Barack Obama - EU - Britain - Brexit

 

The harshest critics of President Obama like to complain that the 44th president of the United States does not believe in American exceptionalism.

But today Barack Obama proved these fears to be unfounded – he does indeed believe that America is different and better than all the other countries of the world. And he did so by using an intervention at the G7 summit in Germany to pointedly suggest that a diplomatic settlement which the United States would never accept for itself (membership of a supernational body with sovereignty over the US government) is perfectly good enough for Britain, America’s closest ally.

From the Huffington Post:

Mr Obama’s comments came as he met Prime Minister David Cameron for talks in the margins of the G7 summit of world leaders in Schloss Elmau, Germany.

They are the strongest indication yet that Washington wants a Yes vote in the referendum which Mr Cameron has promised by the end of 2017 on whether Britain should stay in the EU.

Greeting Mr Cameron at the start of the bilateral talks, Mr Obama said the US-UK relationship remains strong, telling reporters: “We have no closer partner around the world on a whole host of issues.”

And he added: “I would note that one of the great values of having the United Kingdom in the European Union is its leadership and strength on a whole host of global challenges, so we very much are looking forward to the United Kingdom staying part of the European Union because we think its influence is positive not just for Europe, but also for the world.”

It should be noted that by making these pro-European interventions, President Obama is only repeating the longstanding American diplomatic position, which is that Britain should remain part of the European Union, come hell or high water.

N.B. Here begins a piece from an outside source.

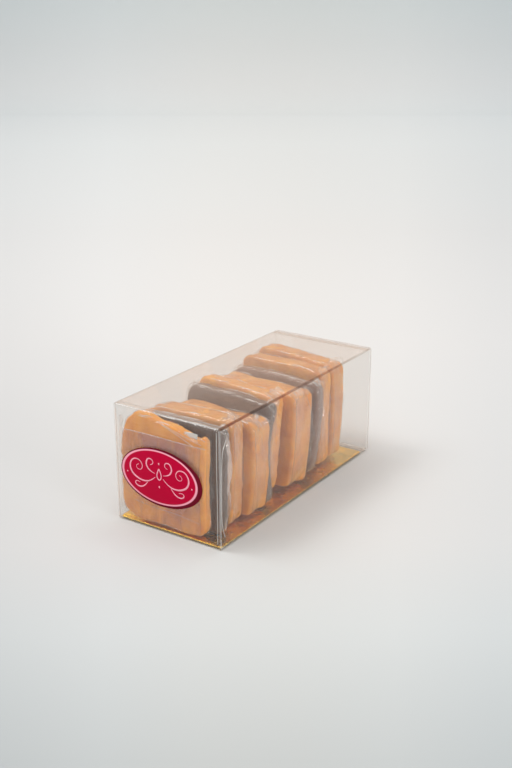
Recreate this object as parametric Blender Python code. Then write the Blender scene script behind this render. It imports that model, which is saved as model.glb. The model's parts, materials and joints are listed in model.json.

Unfortunately, both hell and high water are now nearly upon us thanks to the suffocating economic and political embrace of the Old World, and it is high time we stopped giving any weight or consideration to American entreaties for us to do what is most convenient and beneficial for their own foreign policy over and above what is best for Britain. The United States would certainly like for Britain to remain in the European Union. But don’t take this as a sign of some overriding concern for the future of the UK’s economy or the health of our democracy – far from it.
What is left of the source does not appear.